Still, the lesson is that if you're trying to topple one of these iron- fisted, multi-sectarian regimes, it really helps to have an outside power that can contain the explosions and mediate a new order. There is too little trust in these societies for them to do it on their own. Syria's civil war, though, was triggered by predominantly Sunni rebels trying to oust President Bashar al-Assad and his minority Alawite-Shi'ite regime.

There is no outside power willing to fall on the Syrian grenade and midwife a new order. So the fire rages uncontrolled; refugees are spilling out, and the Shi'ite- Sunni venom unleashed by the Syrian conflict is straining relations between these same communities in Iraq, Bahrain, Lebanon, Saudi Arabia, Turkey and Kuwait.

But Iraq teaches another lesson: Shi'ites and Sunnis are not fated to murder each other 24/7/365. Yes, their civil war dates to the 7th century. And, yes, when they started going after each other in Iraq, they did so with breathtaking chainsaw- nails-pounded-into-heads violence.

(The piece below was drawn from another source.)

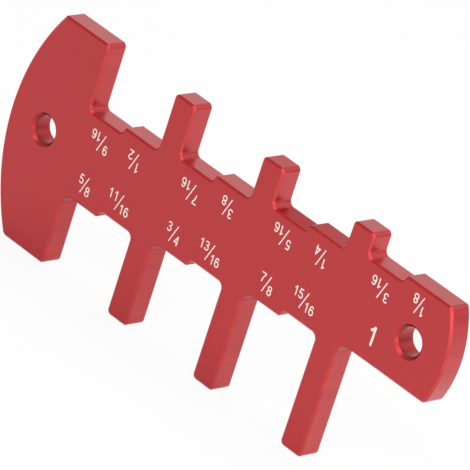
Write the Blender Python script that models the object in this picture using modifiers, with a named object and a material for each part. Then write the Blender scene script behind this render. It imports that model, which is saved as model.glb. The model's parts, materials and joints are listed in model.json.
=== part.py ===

There is nothing like a fight within the faith. Yet, once order was restored, Iraqi Shi'ites and Sunnis, many of whom have inter-married, were willing to work together and even run together in multi-sectarian parties in the 2009-2010 elections.

So the situation is not hopeless. I know American officials are tantalised by the idea of flipping Syria from the Iranian to the Western camp by toppling Mr Assad. That would make my day, too, but I'm sceptical it would end the conflict.

I fear that toppling Mr Assad, without a neutral third party inside Syria to referee a transition, could lead not only to permanent civil war in Syria but one that spreads around the region. It's a real long shot, but the US should keep trying to work with Russia - Syria's lawyer - to see if together a power-sharing deal can be brokered inside Syria, with a United Nations-led multinational force to oversee it.

Otherwise, this fire will rage on and spread, as the acid from the Shi'ite-Sunni conflict eats away at the bonds holding the Middle East together and standing between this region and chaos.